Governor Murphy’s office likely received multiple PETA-inspired calls and connected the dots between Monmouth officials and politicians who subsidize Monmouth.
Thus, the decision to modify the races was not Drazen’s sole decision to make. It was done at the Governor’s insistence or because of Drazen’s perceived duty to mollify Murphy after the Governor expressed his concern over the political blowback if a horse died. (When asked if he was involved in the decision, the Governor’s office offered no comment)
Drazen’s final decision was also not about horse safety because nothing happened between the Wednesday decision to race and the end of the second race on Saturday to suggest that horses were in danger in a way to challenge Monmouth’s belief that it could race safely. The Heat Index did not rise higher than expected. Protocols were effective because no horse was allowed to run that manifested signs of heat exhaustion (one who did was scratched from the first race). No horse died on the track while or after running.
Drazen even stated that vets (including, again, the State’s), jockeys and trainers all told him that nothing had happened to challenge their opinion that it was safe to continue running.
Yet, not one television or newspaper reporter did their best Tom-Cruise-cross-examination- of- Jack-Nicholson-in-a-Few- Good-Men-imitation and asked Drazen why, if nothing had changed since the initial decision to race was made, he suddenly believed horse safety was an issue?
Drazen’s refusal to stand up for his original decision means he either never believed in its rationale and instead was motivated by the need to race and make money, or he believed in it and was forced to abandon it by political pressure. Either way, the last thing Saturday’s actions reinforced is that Monmouth can make and execute well-grounded standards about horse safety.
The re-scheduled racing was disastrous for Monmouth. According to my sources, fans left the track in droves after being told they had to sit for 5 hours until the next race. Trainers scratched horses that were no longer scheduled to run at the times for which they had been prepared, so that 3 and 4 horse fields dominated the 6 remaining stakes races, an anathema to gamblers.
Though the races proved to be exciting, there was no national exposure because NBC, who had convinced Monmouth to reschedule its big weekend in the first instance so it could cover its major race, could cover racing there only between 5 and 6 p.m.
It was thus lose/lose for Monmouth. Business was clearly hurt and fans who bought tickets were alienated. More significantly, Drazin was shown, at best, to be incompetent in understanding political realities that come with subsidy grants from his Governor or what was really at risk with horse safety. At worst, he was shown by PETA to be a money-motivated industry executive who lies about his and his track’s concern for horse safety.

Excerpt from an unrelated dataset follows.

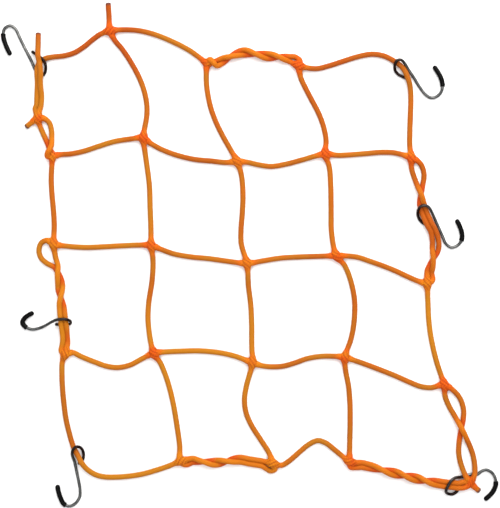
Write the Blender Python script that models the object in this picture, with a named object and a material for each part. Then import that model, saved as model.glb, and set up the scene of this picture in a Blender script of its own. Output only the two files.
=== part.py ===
"""An elastic cargo net that lies flat: three cords pierced through one another, and six wire hooks.

Routes are given in millimetres on a flat sheet: right of its left edge, down from its upper edge, and
the height of the cord's middle above the surface. The part's origin is under the middle knot.
"""
import math

import bmesh
import bpy
import numpy as np

# ------------------------------------------------------------------ driving dimensions, millimetres
CORD_RADIUS = 2.5
WIRE_RADIUS = 1.5
SLEEVE_RADIUS = 2.5
GAP = 0.3                      # between any two pieces that touch
SIDES = 8                      # of every tube, with a flat side down
MIDDLE_KNOT = (246.9, 263.3)   # where the part's origin lies on the sheet
SWELL = 1.84                   # a cord's thickness where another goes through it, against its own
SMALL_SWELL = 1.6              # the same, where the two cords also wind round each other
SWELL_SHAPE = ((0.0, 1.0), (2.0, 1.0), (5.0, 0.54), (9.0, 0.0))   # distance from the knot, share of it
BORE_REACH = 9.0               # how far each side of a knot the hole is cut at least
CALM_RUN = 18.0                # longest straight piece of a cord
WOUND_RUN = 8.0                # the same, where two cords are wound together
SHARP_TURN = math.radians(28)  # most that a cord turns along one straight piece
WIRE_RUN = 18.0
WIRE_TURN = math.radians(32)
SHORTEST_PIECE = 2.2
PAIR_STEP = 4                  # a wound pair's path gives each cord a stop at every 4th point
CROSSING_BLEND = 0.02          # how softly a wound cord comes down off the other, 0 for a sharp edge
WELD = 1e-6                    # metres
SLEEVE_LENGTH = 23.0
TIP_ROUNDING = ((0.0, 1.0, 2.5), (0.5, 0.87, 1.0))   # distance from a sleeve's tip, share of its radius
WIRE_START = 4.0               # how far the wire stays back from the sleeve's tip
TO_METRES = 0.001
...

It is amazing that, in a country where millions of cows and pigs are slaughtered annually for food, racing cannot come up with an effective message that running animals who are bred for that purpose is humane. It must do that if it is to ever effectively isolate PETA.
But it also must come up with universal safety standards, like what is an unacceptable heat index that should cause racing to be cancelled. And its leaders have to quit shooting themselves in both feet like Monmouth’s did this weekend.
Unless and until that happens, PETA will never have to worry about countering anything the industry does. The countdown to racing’s extinction in many jurisdictions will have begun.
Clocker Vandalay is a pseudonym for a Tampa Bay resident with close ties to the horse racing industry.